Recorded data:
· · · · ·

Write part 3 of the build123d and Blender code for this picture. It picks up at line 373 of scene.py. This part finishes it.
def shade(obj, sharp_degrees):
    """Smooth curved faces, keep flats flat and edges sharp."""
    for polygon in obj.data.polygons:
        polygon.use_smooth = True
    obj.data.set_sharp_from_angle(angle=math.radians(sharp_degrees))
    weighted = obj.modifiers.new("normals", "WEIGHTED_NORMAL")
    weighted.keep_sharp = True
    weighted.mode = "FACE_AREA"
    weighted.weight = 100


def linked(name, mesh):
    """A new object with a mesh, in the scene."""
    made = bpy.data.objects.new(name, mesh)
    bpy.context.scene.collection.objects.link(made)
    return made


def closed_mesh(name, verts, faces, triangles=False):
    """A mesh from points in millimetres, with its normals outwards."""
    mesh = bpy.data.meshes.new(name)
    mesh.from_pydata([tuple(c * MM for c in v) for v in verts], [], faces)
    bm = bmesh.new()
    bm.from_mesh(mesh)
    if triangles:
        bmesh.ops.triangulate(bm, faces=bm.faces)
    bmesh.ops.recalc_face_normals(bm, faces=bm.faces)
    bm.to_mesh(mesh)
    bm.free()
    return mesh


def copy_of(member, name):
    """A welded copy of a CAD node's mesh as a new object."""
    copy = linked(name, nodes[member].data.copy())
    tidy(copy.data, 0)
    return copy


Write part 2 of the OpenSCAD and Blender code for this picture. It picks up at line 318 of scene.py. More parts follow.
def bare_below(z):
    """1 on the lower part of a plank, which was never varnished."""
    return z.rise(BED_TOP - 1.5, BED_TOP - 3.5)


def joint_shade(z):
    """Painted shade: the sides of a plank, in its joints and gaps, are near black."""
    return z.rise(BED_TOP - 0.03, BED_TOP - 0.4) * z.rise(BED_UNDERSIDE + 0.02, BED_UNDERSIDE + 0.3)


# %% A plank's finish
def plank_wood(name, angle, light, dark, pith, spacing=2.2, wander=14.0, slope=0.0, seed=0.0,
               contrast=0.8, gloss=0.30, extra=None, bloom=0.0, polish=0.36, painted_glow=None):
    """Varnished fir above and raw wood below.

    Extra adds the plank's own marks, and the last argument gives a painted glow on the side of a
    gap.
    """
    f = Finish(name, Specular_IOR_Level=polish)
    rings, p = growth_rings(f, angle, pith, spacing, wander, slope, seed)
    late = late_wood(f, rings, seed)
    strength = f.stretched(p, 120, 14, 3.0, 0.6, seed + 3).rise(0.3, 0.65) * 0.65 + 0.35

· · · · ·

Problem requirements:
Track down every line with the word "part" and copy it.

Answer to this problem:
Write part 3 of the build123d and Blender code for this picture. It picks up at line 373 of scene.py. This part finishes it.
Write part 2 of the OpenSCAD and Blender code for this picture. It picks up at line 318 of scene.py. More parts follow.
    """1 on the lower part of a plank, which was never varnished."""